[Records with modeling code]
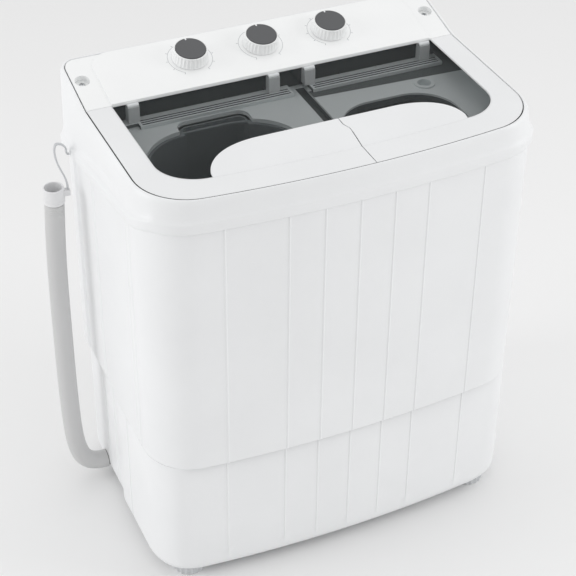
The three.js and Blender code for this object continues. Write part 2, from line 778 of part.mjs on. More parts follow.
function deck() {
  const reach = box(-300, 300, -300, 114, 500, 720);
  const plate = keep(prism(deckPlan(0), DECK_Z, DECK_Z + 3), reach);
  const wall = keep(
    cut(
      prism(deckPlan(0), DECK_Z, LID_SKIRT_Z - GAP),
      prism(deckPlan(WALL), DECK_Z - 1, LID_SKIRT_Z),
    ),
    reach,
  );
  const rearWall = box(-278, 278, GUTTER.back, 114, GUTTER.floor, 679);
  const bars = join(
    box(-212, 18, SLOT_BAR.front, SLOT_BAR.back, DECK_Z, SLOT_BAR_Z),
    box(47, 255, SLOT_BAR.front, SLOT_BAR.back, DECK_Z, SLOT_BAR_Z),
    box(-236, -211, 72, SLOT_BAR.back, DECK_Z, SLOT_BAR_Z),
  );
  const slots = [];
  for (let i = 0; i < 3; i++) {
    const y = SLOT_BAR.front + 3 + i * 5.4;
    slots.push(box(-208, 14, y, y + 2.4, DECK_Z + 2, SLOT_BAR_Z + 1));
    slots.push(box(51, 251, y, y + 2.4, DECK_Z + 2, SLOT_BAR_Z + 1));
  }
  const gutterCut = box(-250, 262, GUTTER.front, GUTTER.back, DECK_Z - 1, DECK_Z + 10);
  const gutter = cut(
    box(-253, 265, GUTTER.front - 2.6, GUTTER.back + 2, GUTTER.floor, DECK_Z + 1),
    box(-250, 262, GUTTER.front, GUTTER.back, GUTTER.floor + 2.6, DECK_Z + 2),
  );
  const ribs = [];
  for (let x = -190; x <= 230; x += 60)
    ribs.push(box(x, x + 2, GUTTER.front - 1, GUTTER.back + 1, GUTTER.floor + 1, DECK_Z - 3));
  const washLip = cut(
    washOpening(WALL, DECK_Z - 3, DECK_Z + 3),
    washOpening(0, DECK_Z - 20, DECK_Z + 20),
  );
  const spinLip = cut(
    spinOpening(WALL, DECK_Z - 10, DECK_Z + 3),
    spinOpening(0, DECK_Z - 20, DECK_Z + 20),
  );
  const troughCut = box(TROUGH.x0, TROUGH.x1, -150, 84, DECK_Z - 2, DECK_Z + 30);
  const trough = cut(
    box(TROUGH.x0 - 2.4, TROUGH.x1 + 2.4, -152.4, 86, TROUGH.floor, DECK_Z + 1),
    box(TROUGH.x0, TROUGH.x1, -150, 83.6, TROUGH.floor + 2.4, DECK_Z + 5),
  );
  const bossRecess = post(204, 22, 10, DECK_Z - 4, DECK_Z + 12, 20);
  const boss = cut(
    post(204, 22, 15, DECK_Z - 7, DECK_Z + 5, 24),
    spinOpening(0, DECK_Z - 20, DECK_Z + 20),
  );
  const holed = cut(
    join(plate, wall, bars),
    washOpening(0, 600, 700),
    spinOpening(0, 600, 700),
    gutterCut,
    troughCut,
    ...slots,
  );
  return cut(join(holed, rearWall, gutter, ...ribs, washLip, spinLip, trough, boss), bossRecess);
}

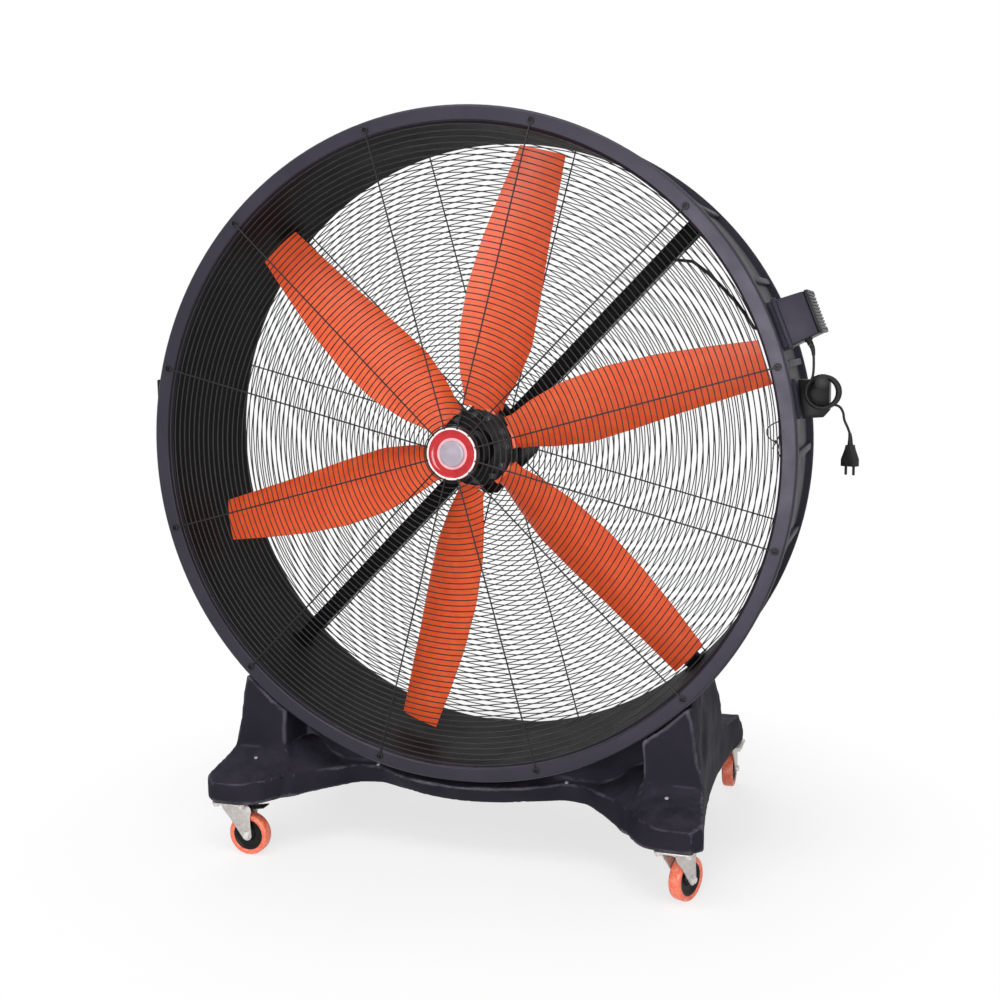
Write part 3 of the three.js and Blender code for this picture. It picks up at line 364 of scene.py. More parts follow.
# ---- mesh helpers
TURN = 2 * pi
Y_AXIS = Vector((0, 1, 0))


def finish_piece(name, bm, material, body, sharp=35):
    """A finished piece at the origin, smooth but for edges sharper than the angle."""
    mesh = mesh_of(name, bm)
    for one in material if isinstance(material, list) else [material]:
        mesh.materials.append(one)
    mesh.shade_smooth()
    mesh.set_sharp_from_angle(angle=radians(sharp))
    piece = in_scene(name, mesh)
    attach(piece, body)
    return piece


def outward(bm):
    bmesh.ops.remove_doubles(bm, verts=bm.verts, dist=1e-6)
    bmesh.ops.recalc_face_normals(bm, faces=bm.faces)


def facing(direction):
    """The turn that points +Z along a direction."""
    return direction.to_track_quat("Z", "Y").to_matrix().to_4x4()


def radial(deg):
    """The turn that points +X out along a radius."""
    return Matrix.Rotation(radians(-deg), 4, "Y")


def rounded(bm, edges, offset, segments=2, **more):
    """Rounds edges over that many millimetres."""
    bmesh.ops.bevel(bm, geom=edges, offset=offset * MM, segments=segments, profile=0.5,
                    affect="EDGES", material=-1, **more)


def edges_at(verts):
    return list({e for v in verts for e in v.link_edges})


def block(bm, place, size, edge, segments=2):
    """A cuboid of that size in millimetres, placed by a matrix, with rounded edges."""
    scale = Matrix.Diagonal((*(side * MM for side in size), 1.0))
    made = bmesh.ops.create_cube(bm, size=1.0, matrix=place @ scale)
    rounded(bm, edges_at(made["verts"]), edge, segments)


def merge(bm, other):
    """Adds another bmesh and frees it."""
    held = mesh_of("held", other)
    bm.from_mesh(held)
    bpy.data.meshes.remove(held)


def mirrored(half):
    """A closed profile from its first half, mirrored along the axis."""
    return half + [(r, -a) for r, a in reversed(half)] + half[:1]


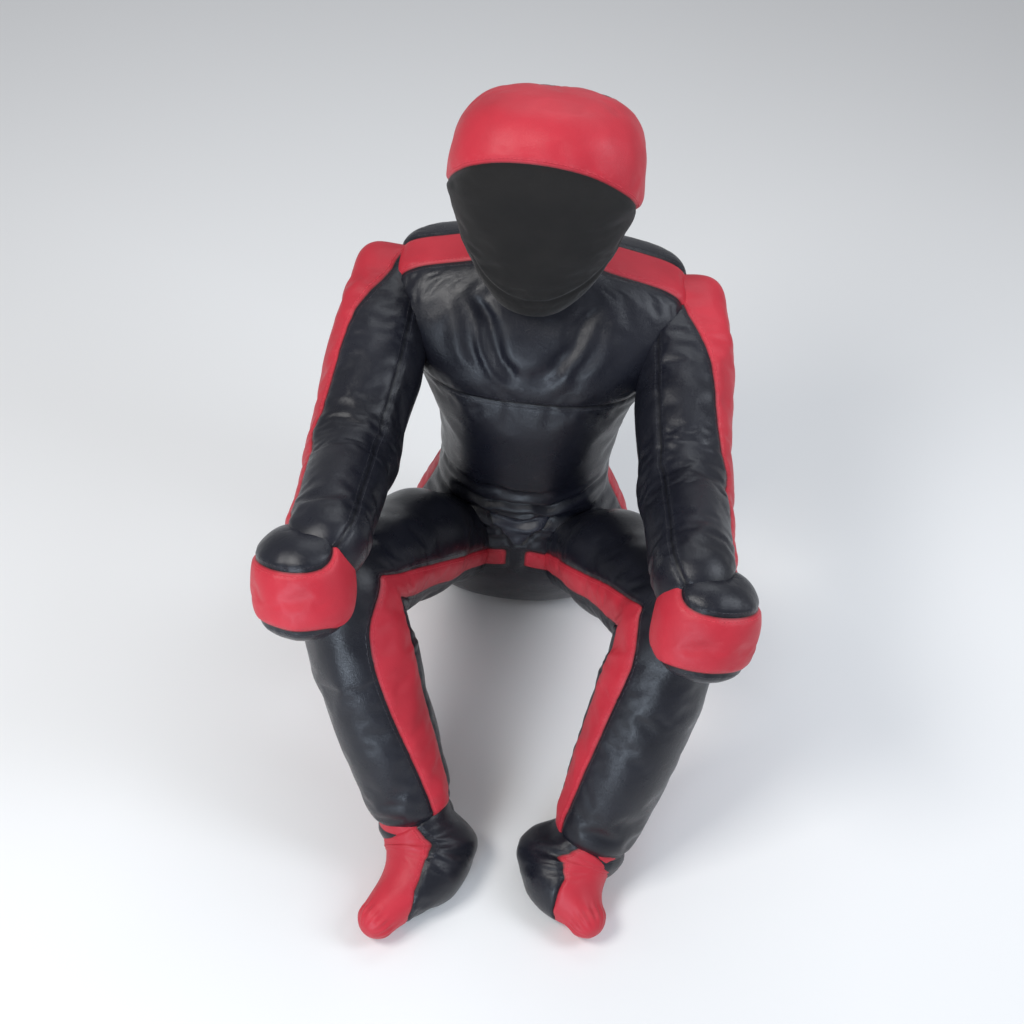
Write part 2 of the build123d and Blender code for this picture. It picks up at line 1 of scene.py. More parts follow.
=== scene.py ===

* **Aim of the exercise**: Set down all of the data above, word for word.

* **Written reply**:
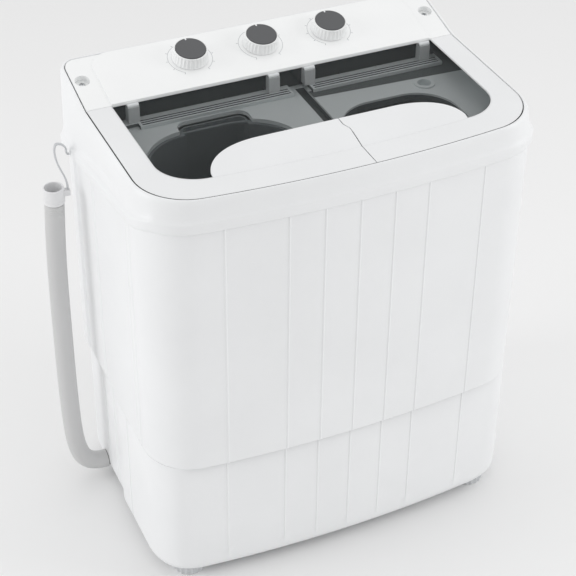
The three.js and Blender code for this object continues. Write part 2, from line 778 of part.mjs on. More parts follow.
function deck() {
  const reach = box(-300, 300, -300, 114, 500, 720);
  const plate = keep(prism(deckPlan(0), DECK_Z, DECK_Z + 3), reach);
  const wall = keep(
    cut(
      prism(deckPlan(0), DECK_Z, LID_SKIRT_Z - GAP),
      prism(deckPlan(WALL), DECK_Z - 1, LID_SKIRT_Z),
    ),
    reach,
  );
  const rearWall = box(-278, 278, GUTTER.back, 114, GUTTER.floor, 679);
  const bars = join(
    box(-212, 18, SLOT_BAR.front, SLOT_BAR.back, DECK_Z, SLOT_BAR_Z),
    box(47, 255, SLOT_BAR.front, SLOT_BAR.back, DECK_Z, SLOT_BAR_Z),
    box(-236, -211, 72, SLOT_BAR.back, DECK_Z, SLOT_BAR_Z),
  );
  const slots = [];
  for (let i = 0; i < 3; i++) {
    const y = SLOT_BAR.front + 3 + i * 5.4;
    slots.push(box(-208, 14, y, y + 2.4, DECK_Z + 2, SLOT_BAR_Z + 1));
    slots.push(box(51, 251, y, y + 2.4, DECK_Z + 2, SLOT_BAR_Z + 1));
  }
  const gutterCut = box(-250, 262, GUTTER.front, GUTTER.back, DECK_Z - 1, DECK_Z + 10);
  const gutter = cut(
    box(-253, 265, GUTTER.front - 2.6, GUTTER.back + 2, GUTTER.floor, DECK_Z + 1),
    box(-250, 262, GUTTER.front, GUTTER.back, GUTTER.floor + 2.6, DECK_Z + 2),
  );
  const ribs = [];
  for (let x = -190; x <= 230; x += 60)
    ribs.push(box(x, x + 2, GUTTER.front - 1, GUTTER.back + 1, GUTTER.floor + 1, DECK_Z - 3));
  const washLip = cut(
    washOpening(WALL, DECK_Z - 3, DECK_Z + 3),
    washOpening(0, DECK_Z - 20, DECK_Z + 20),
  );
  const spinLip = cut(
    spinOpening(WALL, DECK_Z - 10, DECK_Z + 3),
    spinOpening(0, DECK_Z - 20, DECK_Z + 20),
  );
  const troughCut = box(TROUGH.x0, TROUGH.x1, -150, 84, DECK_Z - 2, DECK_Z + 30);
  const trough = cut(
    box(TROUGH.x0 - 2.4, TROUGH.x1 + 2.4, -152.4, 86, TROUGH.floor, DECK_Z + 1),
    box(TROUGH.x0, TROUGH.x1, -150, 83.6, TROUGH.floor + 2.4, DECK_Z + 5),
  );
  const bossRecess = post(204, 22, 10, DECK_Z - 4, DECK_Z + 12, 20);
  const boss = cut(
    post(204, 22, 15, DECK_Z - 7, DECK_Z + 5, 24),
    spinOpening(0, DECK_Z - 20, DECK_Z + 20),
  );
  const holed = cut(
    join(plate, wall, bars),
    washOpening(0, 600, 700),
    spinOpening(0, 600, 700),
    gutterCut,
    troughCut,
    ...slots,
  );
  return cut(join(holed, rearWall, gutter, ...ribs, washLip, spinLip, trough, boss), bossRecess);
}

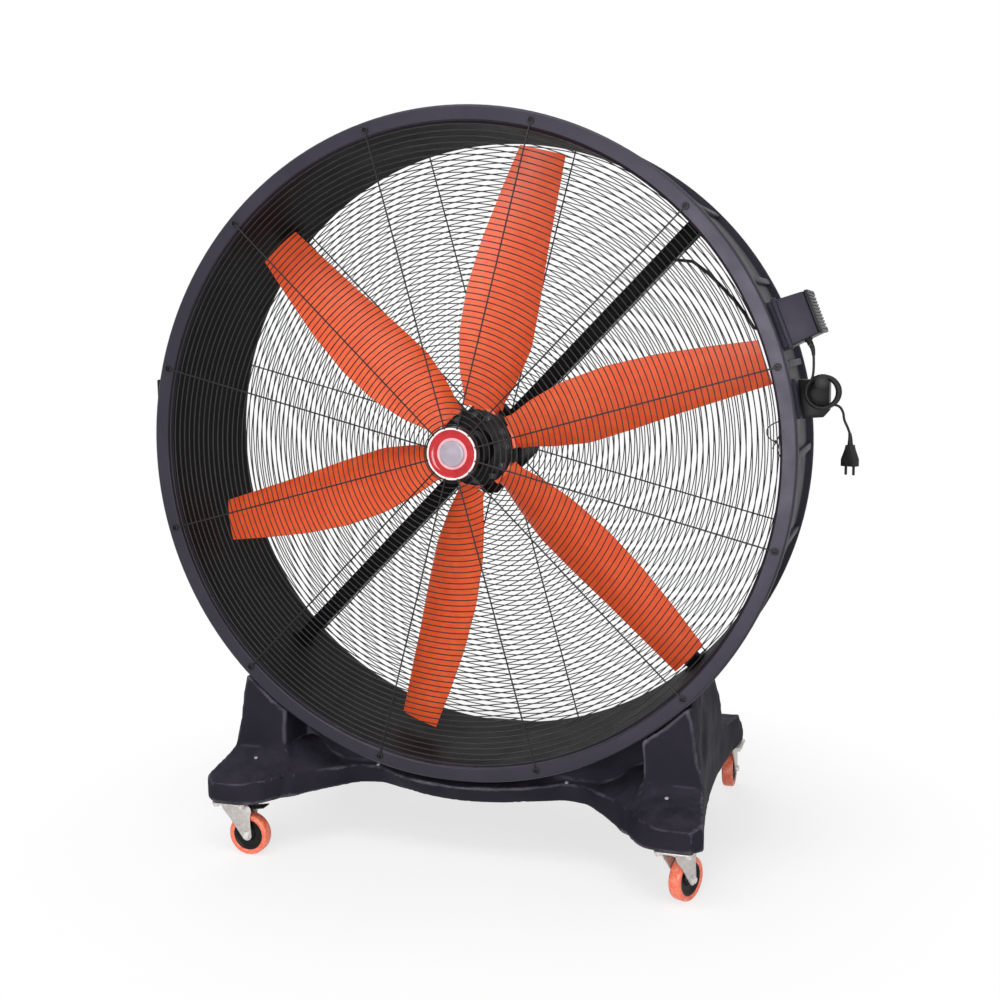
Write part 3 of the three.js and Blender code for this picture. It picks up at line 364 of scene.py. More parts follow.
# ---- mesh helpers
TURN = 2 * pi
Y_AXIS = Vector((0, 1, 0))


def finish_piece(name, bm, material, body, sharp=35):
    """A finished piece at the origin, smooth but for edges sharper than the angle."""
    mesh = mesh_of(name, bm)
    for one in material if isinstance(material, list) else [material]:
        mesh.materials.append(one)
    mesh.shade_smooth()
    mesh.set_sharp_from_angle(angle=radians(sharp))
    piece = in_scene(name, mesh)
    attach(piece, body)
    return piece


def outward(bm):
    bmesh.ops.remove_doubles(bm, verts=bm.verts, dist=1e-6)
    bmesh.ops.recalc_face_normals(bm, faces=bm.faces)


def facing(direction):
    """The turn that points +Z along a direction."""
    return direction.to_track_quat("Z", "Y").to_matrix().to_4x4()


def radial(deg):
    """The turn that points +X out along a radius."""
    return Matrix.Rotation(radians(-deg), 4, "Y")


def rounded(bm, edges, offset, segments=2, **more):
    """Rounds edges over that many millimetres."""
    bmesh.ops.bevel(bm, geom=edges, offset=offset * MM, segments=segments, profile=0.5,
                    affect="EDGES", material=-1, **more)


def edges_at(verts):
    return list({e for v in verts for e in v.link_edges})


def block(bm, place, size, edge, segments=2):
    """A cuboid of that size in millimetres, placed by a matrix, with rounded edges."""
    scale = Matrix.Diagonal((*(side * MM for side in size), 1.0))
    made = bmesh.ops.create_cube(bm, size=1.0, matrix=place @ scale)
    rounded(bm, edges_at(made["verts"]), edge, segments)


def merge(bm, other):
    """Adds another bmesh and frees it."""
    held = mesh_of("held", other)
    bm.from_mesh(held)
    bpy.data.meshes.remove(held)


def mirrored(half):
    """A closed profile from its first half, mirrored along the axis."""
    return half + [(r, -a) for r, a in reversed(half)] + half[:1]


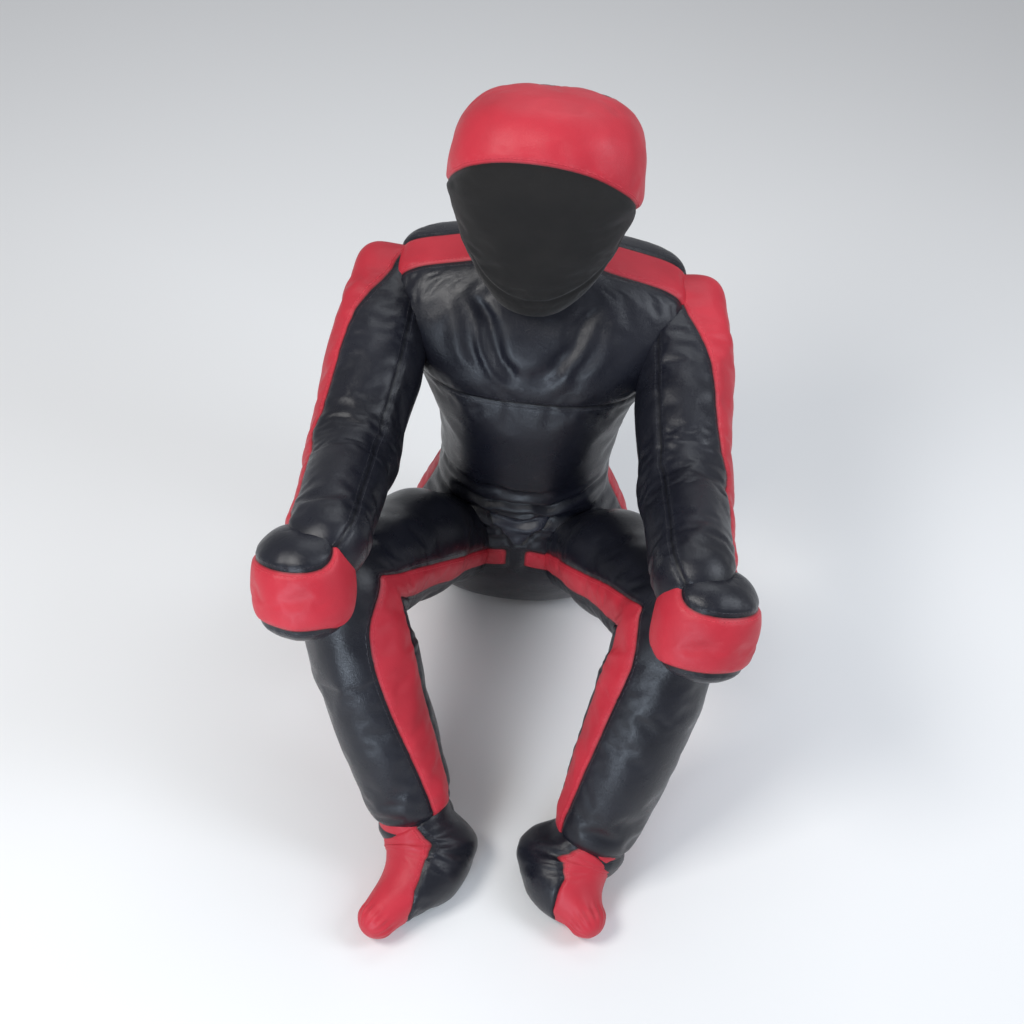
Write part 2 of the build123d and Blender code for this picture. It picks up at line 1 of scene.py. More parts follow.
=== scene.py ===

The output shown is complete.